Thursday, October 30, 2008

en attendant Frodo

It's after noon, and we're still waiting for the Fairfax County inspector to show up and give our deck a look-see; he was supposed to arrive at 10AM. I have little to do at the moment, but once the inspector has come and gone, I'll be helping Dad take down another major fixture from our living room: the giant mirror that has sat above our fireplace since The Beginning, when we moved here in the early 1980s (1982, I think).

In the meantime, a bit of balanced reading for you regarding Barack Obama:

1. REI guru (and CouchSurfing host) Rico points us to Andrew Sullivan's very positive take on Obama:

Those conservatives who remain convinced, as I do, that Islamist terror remains the greatest threat to the West cannot risk a perpetuation of the failed Manichean worldview of the past eight years, and cannot risk the possibility of McCain making rash decisions in the middle of a potentially catastrophic global conflict. If you are serious about the war on terror and believe it is a war we have to win, the only serious candidate is Barack Obama.

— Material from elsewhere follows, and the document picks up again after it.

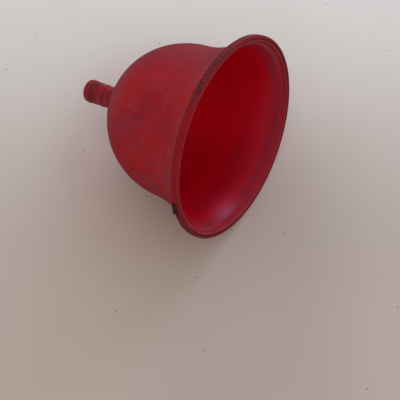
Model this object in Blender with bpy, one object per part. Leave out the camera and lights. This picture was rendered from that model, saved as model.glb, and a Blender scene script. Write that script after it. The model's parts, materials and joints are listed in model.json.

2. Canuck blogger Skippy's very negative take on Obama:

Obama has a major fundraising scandal on the horizon that would cripple his presidency if any Republicans were likely to survive next Tuesday, but that’s not going to be a problem, now is it? At this point, the Democratic nominee for president could get drunk and run over 5 pre-schoolers and Joe the Plumber with a fucking steamroller, and he’d still win the Commonwealth of Virginia by six points. [This election] is over and has been ever since the banking industry collapsed.

[A word of caution: this post contains a vulgar Mondegreen in animated GIF form. I'm a big fan of Skippy, but if you're one of my more delicate readers, you might have to steer clear of him, period.]

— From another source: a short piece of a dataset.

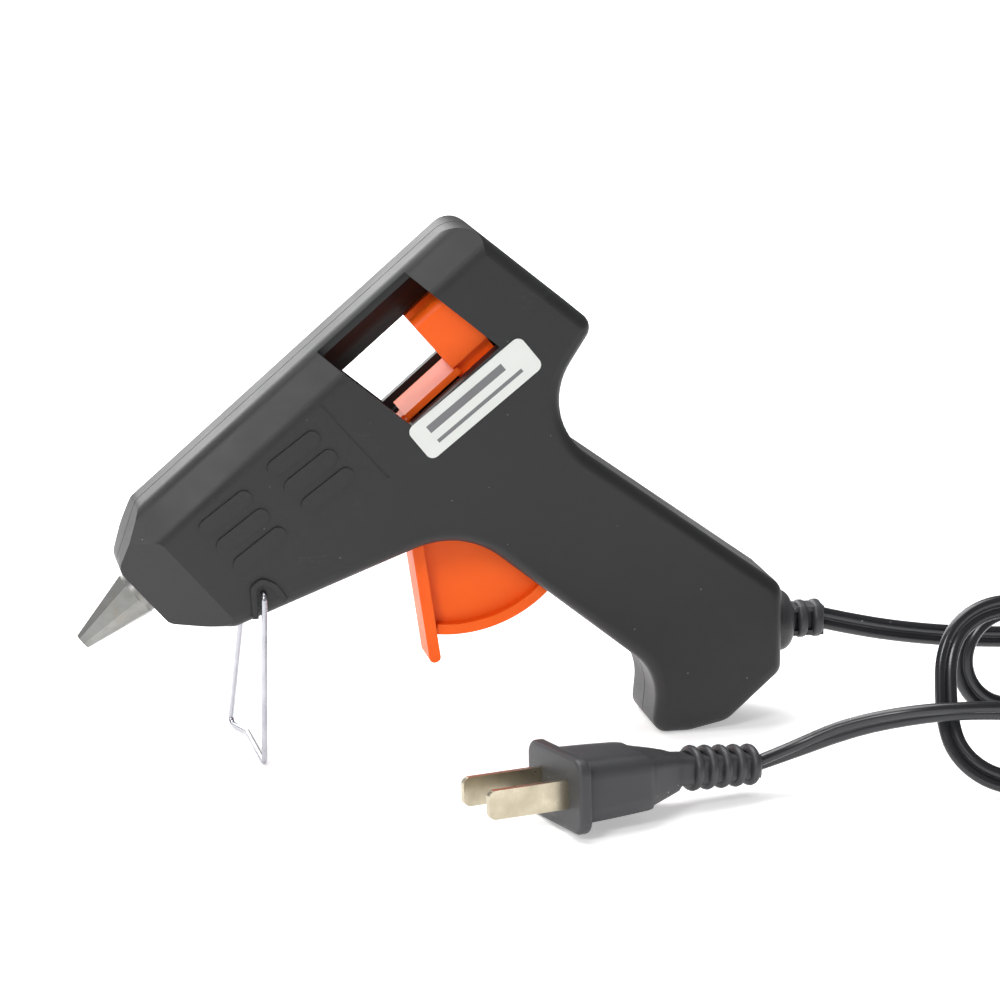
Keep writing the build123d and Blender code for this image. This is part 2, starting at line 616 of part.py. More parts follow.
def plug_face():
    """Flange with the rigid bridge that holds the blades."""
    face = Pos(FLANGE[0] / 2, 0, 0) * Box(*FLANGE)
    face = fillet(face.edges().filter_by(Axis.X), 3.0)
    face = fillet(face.faces().sort_by(Axis.X)[0].edges(), 0.8)
    for side in (-1, 1):
        face -= Pos(0, side * BLADE_GAP / 2, 0) * Box(12.0, BLADE_SIZE[0] + 0.04, BLADE_SIZE[1] + 0.04)
    return plug_place(face)


def plug_blades():
    """Two flat blades with rounded tips."""
    blades = []
    for side in (-1, 1):
        blade = Pos((FLANGE[0] - BLADE_LEN) / 2, 0, 0) * Box(BLADE_LEN + FLANGE[0], *BLADE_SIZE)
        blade = fillet(blade.faces().sort_by(Axis.X)[0].edges().filter_by(Axis.Y), 1.6)
        blades.append(plug_place(Pos(0, side * BLADE_GAP / 2, 0) * blade))
    return Compound(children=blades)


# ------------------------------------------------------------ wiring inside
def lead_wires():
    """Two insulated wires from the heater's tabs down the handle to the cord."""
    start_u, start_v = HEATER_MID + HEATER_LEN / 2 + 3.05, PAD_V - 1.9
    x_end, z_end = BUTT_X - 8.0, GLAND_Z
    wires = []
    for side in (-1, 1):
        a = to_stand(start_u, start_v)
        points = [(a[0], side * 3.0, a[1])]
        for u, v, yy in ((57.0, -12.2, side * 3.6), (62.0, -16.6, side * 6.0), (75.0, -18.4, side * 8.4),
                         (91.0, -22.0, side * 8.9), (98.0, -38.0, side * 8.9), (101.0, -58.0, side * 8.6),
                         (102.5, -74.0, side * 7.0)):
            x, z = to_stand(u, v)
            points.append((x, yy, z))
        points += [(x_end - 9.0, side * 3.4, z_end + 4.0), (x_end, side * 1.3, z_end)]
        wires.append(tube(points, 0.9))
    return Compound(children=wires)


# -------------------------------------------------------------------- build
def build():
    add("left_shell", shell(-1))
    add("right_shell", shell(1))
    add("housing_screws", housing_screws())
    add("rating_label", rating_label())
    add("nozzle", nozzle())
    add("check_ball", check_ball())
    add("ball_spring", ball_spring())
    add("melt_chamber", melt_chamber())
    heater_pack()
    add("inlet_sleeve", inlet_sleeve())
    add("sleeve_clip", sleeve_clip())
    add("trigger", trigger())
    add("trigger_pin", trigger_pin())
    add("return_spring", return_spring())
    add("feed_carriage", feed_carriage())
    add("grip_jaw", grip_jaw())
    add("jaw_pin", jaw_pin())
    add("wire_stand", wire_stand(), standing=True)
    add("strain_relief", gland(), standing=True)
    add("lead_wires", lead_wires(), standing=True)
    add("power_cord", tube(GUN_RUN, CORD_R), standing=True)
    add("plug_cord", tube([plug_exit()] + PLUG_RUN, CORD_R), standing=True)
    add("cord_hank", hank(), standing=True)
    add("cord_tie", cord_tie(), standing=True)
    add("plug_body", plug_body(), standing=True)
    add("plug_face", plug_face(), standing=True)
    add("plug_blades", plug_blades(), standing=True)


build()
os.makedirs("parts", exist_ok=True)
for name, shape in PARTS.items():
    export_step(shape, f"parts/{name}.step")
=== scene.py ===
"""Looks of a small hot-melt glue gun that stands on its wire stand and handle.

The frame gives every rigid piece its shape and place. This script dresses
those pieces, and makes the flat cord with its tied hank, the moulded plug,
the return spring and the twist tie, which the frame only stands in for.
All lengths are in metres, +Z up, the nozzle towards -X.
"""

from __future__ import annotations

import logging
import math
from dataclasses import dataclass, field
from enum import Enum

import bmesh
import bpy
from mathutils import Matrix, Vector

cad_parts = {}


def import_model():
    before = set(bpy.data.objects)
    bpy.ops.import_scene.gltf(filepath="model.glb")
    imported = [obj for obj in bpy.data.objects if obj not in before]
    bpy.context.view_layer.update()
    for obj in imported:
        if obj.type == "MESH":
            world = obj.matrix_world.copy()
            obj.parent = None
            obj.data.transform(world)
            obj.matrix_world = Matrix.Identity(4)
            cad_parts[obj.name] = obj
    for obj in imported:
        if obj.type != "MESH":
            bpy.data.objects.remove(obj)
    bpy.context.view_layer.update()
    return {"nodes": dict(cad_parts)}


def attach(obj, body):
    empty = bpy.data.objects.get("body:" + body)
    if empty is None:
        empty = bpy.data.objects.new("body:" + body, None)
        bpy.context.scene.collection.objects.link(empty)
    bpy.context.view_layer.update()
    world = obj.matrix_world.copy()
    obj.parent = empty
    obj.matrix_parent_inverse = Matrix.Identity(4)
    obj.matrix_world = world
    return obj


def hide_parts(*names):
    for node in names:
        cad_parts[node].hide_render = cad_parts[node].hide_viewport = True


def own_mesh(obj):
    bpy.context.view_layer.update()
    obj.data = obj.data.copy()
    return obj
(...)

Don't just read the people who agree with you, especially when it comes to politics. As Michael Shermer pointed out in his lecture on "Why People Believe Weird Things," we're all prone to confirmation bias, i.e., to weeding out discomfirmatory evidence so as to focus on and remember only the evidence that confirms our basic orientation. Certain strains of environmentalism* again come to mind (see earlier discussion-- and the comments appended thereto), but this bias is just as evident in other human pursuits, like religion and politics. Whether confirmation bias is an inherently bad thing is debatable, but it is something we need to watch out for, because little good comes of being wrapped up in a world-denying cocoon.





*From the above-linked article:

One thing does seem very clear, however; science is only beginning to get a handle on the big picture of global warming. Findings like these tell us it's too early to know for sure if man's impact is affecting things at the political cry of "alarming rates." We may simply be going through another natural cycle of warmer and colder times - one that's been observed through a scientific analysis of the Earth to be naturally occuring for hundreds of thousands of years.